New-to-the-world products

The fundamental market-related question is whether the market will ultimately value the offering. It is usually difficult for potential Customers to provide useful info about likely acceptance (or perceived value) since they have nothing to which they can compare to, they may not even be able to visualize its potential (99% of technological breakthroughs, people had not been asking for it). These items often require major commitments in form resources & technology, and years of R&D. To be able to make the difficult link between breakthrough technology & market need, firms need to adept at market visioning (“what could be”). With a new-to-the-world product, it is especially important that the voice of the customer (VOC) be brought in as early as possible (at concept generation to provide input to both marketer & R&D). Early Customers involvement with these products is sometimes accomplished by using focused prototypes – early, limited performance versions that Customers can try out & comment on. Through interaction with Customers, designers are inspired to probe, experiment, and improvise, and come up with a successful new product (probe-and-learn).
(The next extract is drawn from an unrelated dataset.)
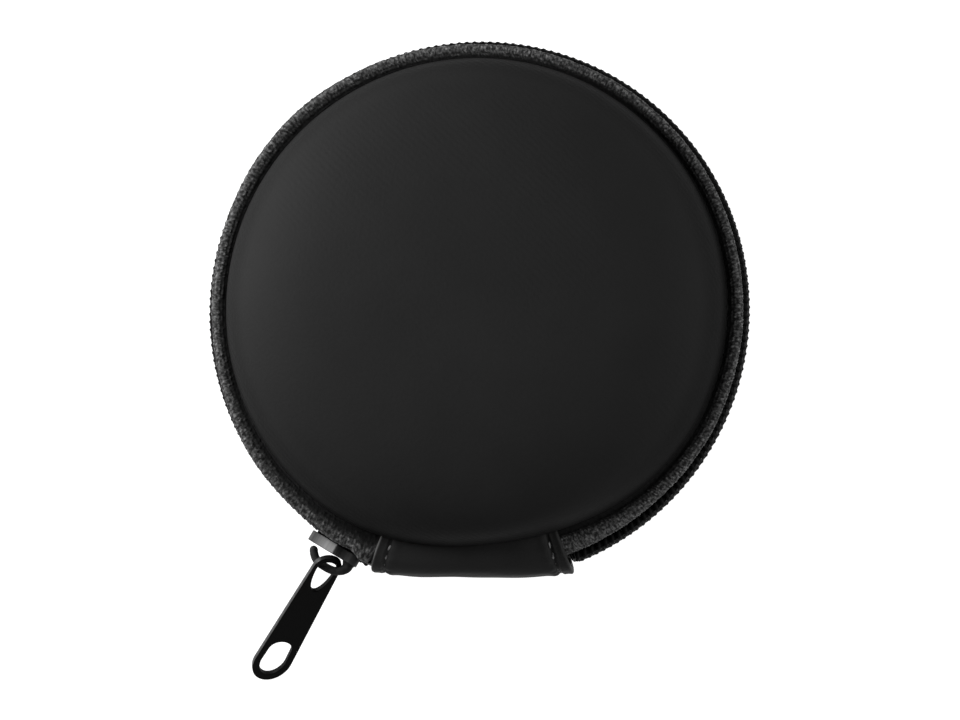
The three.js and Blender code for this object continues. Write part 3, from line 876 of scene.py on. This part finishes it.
def strip_outer(angle):
    share = (angle - STRIP_CENTRE) / STRIP_HALF
    end = np.where(share < 0, STRIP_END_RADIUS["left"], STRIP_END_RADIUS["right"])
    rise = 1 - np.maximum(0, 1 - share**2) ** STRIP_SQUARENESS
    return STRIP_MIDDLE_RADIUS + (end - STRIP_MIDDLE_RADIUS) * rise


def strip_line(depth, half_height, count):
    """A rounded half tube between the two rims, with squared shoulders."""
    turn = np.linspace(-math.pi / 2, math.pi / 2, count)
    across = np.maximum(np.cos(turn), 0) ** STRIP_SHOULDER
    along = powered(np.sin(turn), STRIP_SHOULDER)
    return np.stack([STRIP_ROOT + depth * across, half_height * along], -1)


def fit_strip(angle, radius):
    """The radius that a point of the even strip has at an angle."""
    root = STRIP_ROOT * drawn_in(angle, RIM_HEIGHT)
    stretch = (strip_outer(angle) - root) / STRIP_DEPTH
    return root + (radius - STRIP_ROOT) * stretch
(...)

In lickety-stick, the developing team develops prototypes from dozens of different product ideas (lickety), eventually settling on a prototype that Customers like (stick)

Senior management can support R&D in several ways: recognizing & building the firm’s core technical competencies & capabilities, by encouraging knowledge flow throughout the firm, by developing effective, streamlined work processes, by clearly linking basic & applied research, and by assuring an exciting work environment.